Where did he come from, this country doctor who never was, yet who is such a warm reality to so many people, myself included?
I was born in Copenhagen in 1886, the son of actor parents. In 1913 I came to America, worked across the country, and arrived in Hollywood with $20 in my pocket.
I put on my cutaway, invested in a shine, plastered my thick hair down, and went to a studio. The director’s opening remark concerned my suit. “Have you got other clothes like that? You’re hired. Fifteen dollars a week.”
For 20 years it was my duty, in the role of a villain, to make life miserable for such stars as Mary Pickford and Douglas Fairbanks. But expert villainy was against my nature. Via was openly rebellious when an over-eager press agent enhanced my menace with unauthorized, untrue stories that I beat her.
Only occasionally was I permitted a lovable part, one of these as a doctor in Men in White. This role, seen by director Henry King, was to change my life.
In 1935 I was preparing for a role in which I killed four people, when an urgent call came for me to report to another studio.
The part of Dr. Allan Dafoe in The Country Doctor, famous physician and advisor to the Dionne quintuplets, had been left vacant by the tragic death of Will Rogers. I was called in to test for this by director Henry King.
“But I’m not available,” I protested, feeling sorry for myself. “My own studio will never let me go—we start to shoot our script in tour days.”
That night, however, Darryl Zanuck of 20th Century-Fox conferred with Louis B. Mayer of MGM, which held my contract. Mr. Mayer agreed to release me, and the following night I breathlessly boarded the train for Canada.
When our first daily rushes went to Mr. Zanuck by air his reply sizzled back over the wire. “Quints great. Hersholt terrible. Retake everything.” What saved me then was Dr. Dafoe. Once he began helping me, the going was easier.
Over the next four years we made three pictures with the quints, and the doctor got so he even let me hug them and love them a little.
It was from Dafoe that I learned much of the supreme faith, the confidence in man’s goodness, the kindly humor, the understanding and common sense which make the life of a country doctor one of daily miracles. Our films caught his spirit.
Dr. Dafoe has been dead some eight years. But my personal hope is that a bit of this Canadian doctor’s warmth and wisdom, live on more vibrantly in Dr. Christian, his Danish counterpart.
Today the imaginary town of River’s End has become so real that we have a map for aspiring script writers to follow. And of aspiring script writers we have thousands, for Dr. Christian’s program is entirely written by listeners.

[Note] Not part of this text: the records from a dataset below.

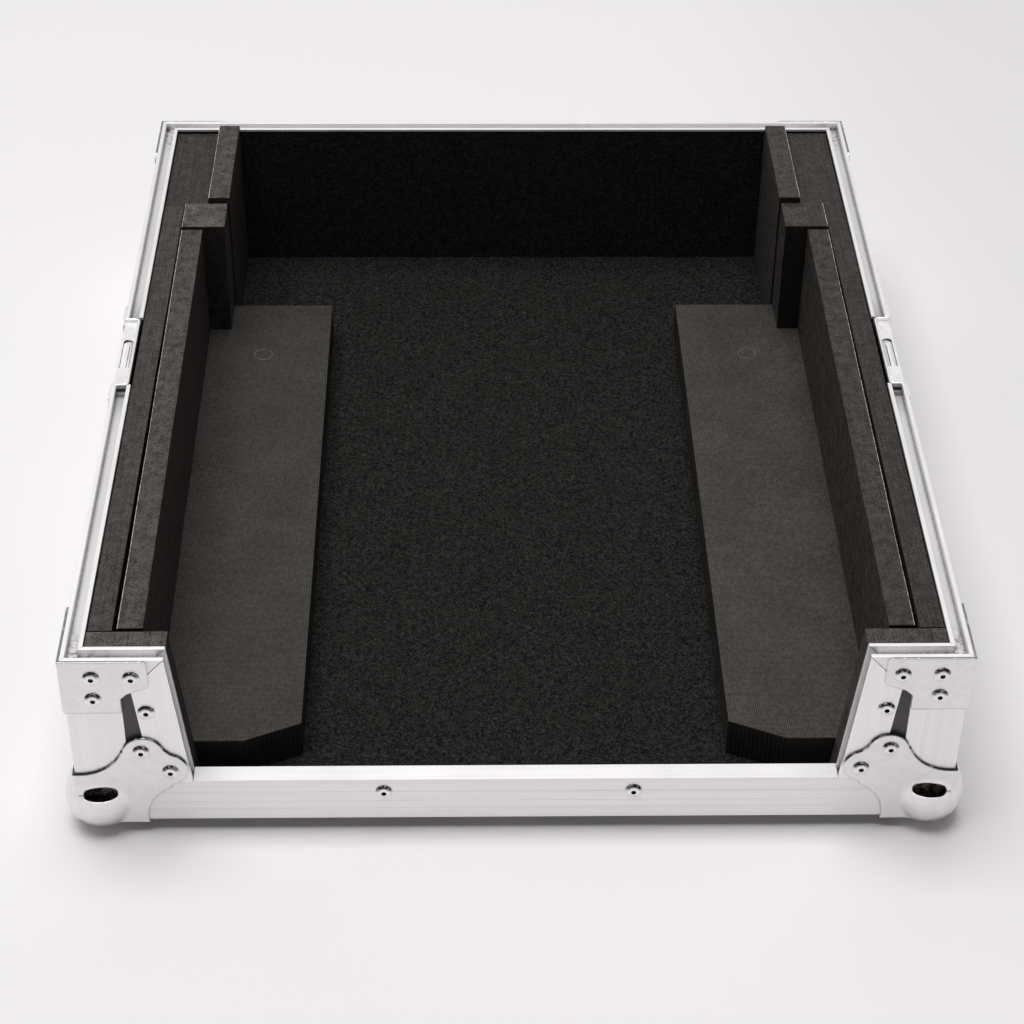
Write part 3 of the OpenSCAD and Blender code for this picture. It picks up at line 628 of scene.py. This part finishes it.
def modify(piece, name, kind, **settings):
    modifier = piece.modifiers.new(name, kind)
    for key, value in settings.items():
        setattr(modifier, key, value)


# Pieces of the frame that stay

BEVEL = 0.25 * MM
CREASE = math.radians(35)


def dress(node, material):
    """Gives a CAD node its finish and takes the hard edges off it."""
    piece = frame["nodes"][node]
    piece.data.materials.clear()
    piece.data.materials.append(material)
    modify(piece, "weld", "WELD", merge_threshold=WELD)
    modify(
        piece, "edge", "BEVEL", width=BEVEL, segments=2, limit_method="ANGLE", angle_limit=CREASE,
        use_clamp_overlap=True, miter_outer="MITER_ARC",
    )
    modify(piece, "normals", "WEIGHTED_NORMAL", keep_sharp=False, weight=60)
    for face in piece.data.polygons:
        face.use_smooth = True


for node in ("bottom_panel", "left_panel", "right_panel", "back_panel", "front_panel"):
    dress(node, LAMINATE)
for node in ("latch_keeper_left", "latch_keeper_right"):
    dress(node, POCKET_STEEL)


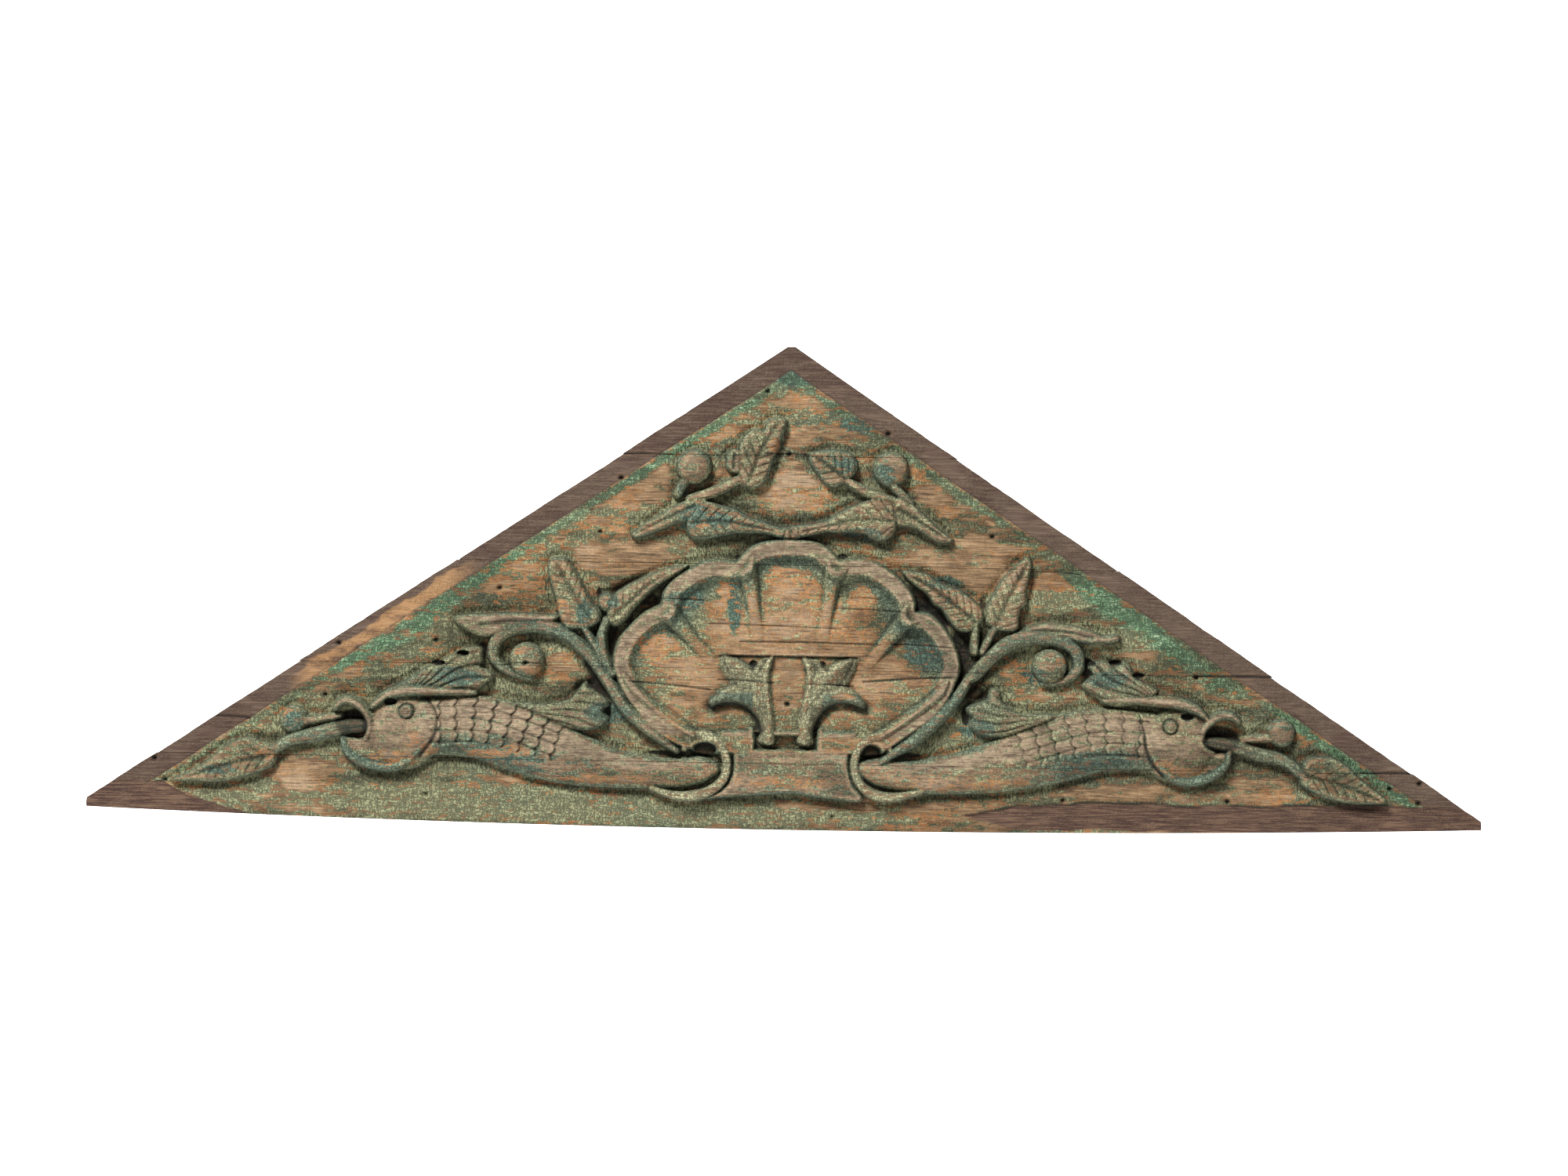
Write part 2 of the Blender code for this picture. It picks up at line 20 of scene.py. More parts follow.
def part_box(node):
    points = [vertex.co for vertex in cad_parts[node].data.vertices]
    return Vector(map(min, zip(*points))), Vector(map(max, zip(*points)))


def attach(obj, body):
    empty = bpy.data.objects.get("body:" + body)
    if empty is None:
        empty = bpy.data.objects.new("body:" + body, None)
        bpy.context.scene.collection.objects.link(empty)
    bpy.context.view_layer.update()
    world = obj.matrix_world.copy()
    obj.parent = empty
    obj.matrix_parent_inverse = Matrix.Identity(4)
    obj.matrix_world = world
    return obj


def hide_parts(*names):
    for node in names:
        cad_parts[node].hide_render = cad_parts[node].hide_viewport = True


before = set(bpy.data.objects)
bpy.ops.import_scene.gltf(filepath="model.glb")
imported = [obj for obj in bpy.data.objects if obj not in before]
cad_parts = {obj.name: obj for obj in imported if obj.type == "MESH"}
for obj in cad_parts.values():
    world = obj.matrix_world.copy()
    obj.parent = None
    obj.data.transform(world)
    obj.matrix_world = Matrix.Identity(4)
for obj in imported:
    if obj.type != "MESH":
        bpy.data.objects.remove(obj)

LOG = logging.getLogger("pediment")
MM = 0.001

Point = tuple[float, float]
Route = Sequence[Point]
Patches = Sequence[tuple[Point, Point]]
Form = tuple[Sequence[float], Sequence[float]]
Part = tuple[slice, slice]
WHOLE: Part = (slice(None), slice(None))
Size = tuple[float, float, float]
Span = tuple[float, ...]
Socket = bpy.types.NodeSocket


@dataclass(frozen=True)
class Panel:
    """Sizes of the whole panel, and where its drawing lies in the room.

    Attributes:
        half: Half the width, tip to tip.
        tip: Height of the sloping edges' lower ends.
        rise: Apex above the tips.
        thickness: Ground thickness, back to ground.
        origin: Height of the room's origin above the foot.
        bow: How far the foot sags below the tips' height.
        blunt: Height of the blunt end at each tip.
        highest: Most that any form stands out from the ground.
    """

    half: float = 892.0
    tip: float = 25.0
    rise: float = 593.0
    thickness: float = 45.0
    origin: float = 230.0
    bow: float = 25.0
    blunt: float = 10.0
    highest: float = 31.5

    def rake_x(self, z: np.ndarray) -> np.ndarray:
        """Gives half the panel's width at heights in the drawing."""
        return np.clip(self.half * (1.0 - (z - self.tip) / self.rise), 1.0, self.half)

    def foot_z(self, x: np.ndarray) -> np.ndarray:
        """Gives the height of the bowed bottom edge at places across the drawing."""
        sag = 1.0 - (np.abs(x) / self.half) ** 2
        return self.tip - self.blunt - (self.bow - self.blunt) * sag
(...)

Has Hersholt, personally, brought anything to Dr. Christian’s growth? I should like to think it, yet he is a hard fellow to live up to, the kindly doctor, so patient and wise.
We have come very close, through the years; we enjoy the same things: old friends, old pipes, oft-told tales. But I believe Dr. Christian is still leading—still teaching me how to wait humbly upon God for the small miracles which are a never-ending part of our everyday lives.